Tareq: Absolutely. Startups often use the term “Total Addressable Market,” and we do something similar—it’s around the impact within our app that we called “Total Addressable Userbase.”

For example, if a designer were to suggest that we put a helpful tool tip in an area to educate users about a feature, my first question would be, “Okay, but how many users actually get themselves in that state to begin with? What’s our total addressable userbase with this feature?”

The designer would then look up the numbers and, more importantly than just numbers, they’d see what types of users go there. Are they new users? Power users? How can we best serve people in that situation?

All of this starts with data and then leads us to questions using qualitative means.

Ran: Start with one single question for your next feature. It’s easy to try to do too much and get discouraged and overwhelmed.
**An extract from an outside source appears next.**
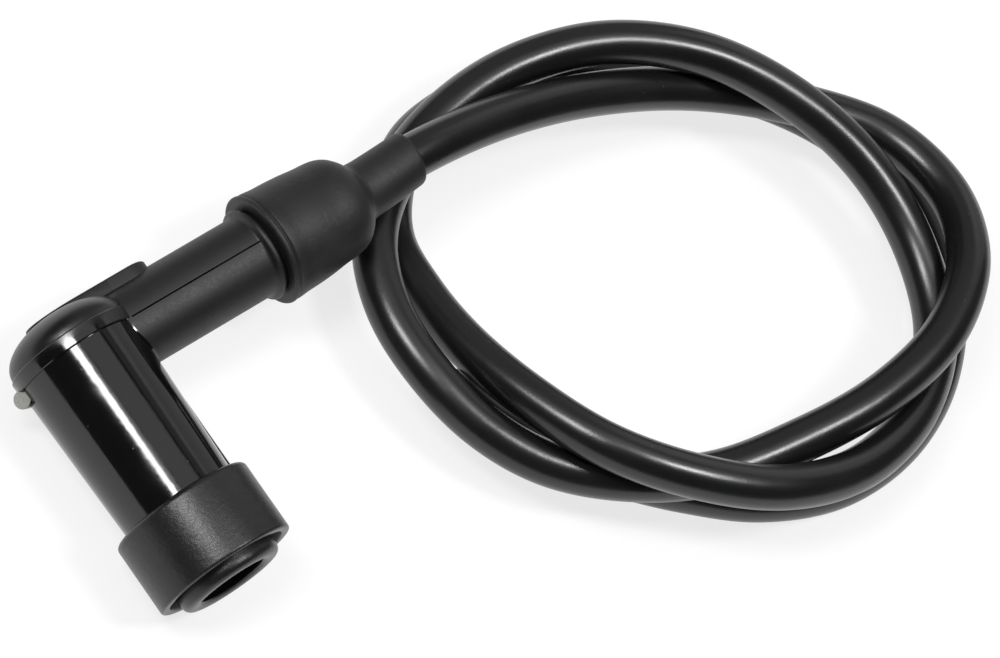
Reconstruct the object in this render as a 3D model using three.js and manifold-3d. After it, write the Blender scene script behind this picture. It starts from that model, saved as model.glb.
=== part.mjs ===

Just start with one thing you’re curious about today. It can be as simple as: How many people are using this feature every day/week/month? Then choose which metric will give you the closest answer to your question.

Once you get your first question answered, it’ll likely trigger many more questions you want to ask. Now you have momentum.

It’s also very helpful to read up on product analytics so you get ideas on what types of analysis other people are doing. The Amplitude Retention Playbook is a great place to start!

Tareq: Think of data as another source of information. Qualitative information like user studies and interviews is one type, and data is another. They both need to be synthesized to be helpful.

So I recommend someone start by really asking what they think they don’t know. Then talk to users. And then see if what users have said is also reflected in the data.

Start a data trail by asking related questions such as, “Is this true for new users? What about for power users?”

Once designers start doing that, they realize that there’s no one time for using data—rather, it’s something that should be used all the time, just like any sort of feedback, based on what questions the designer needs to ask and answer.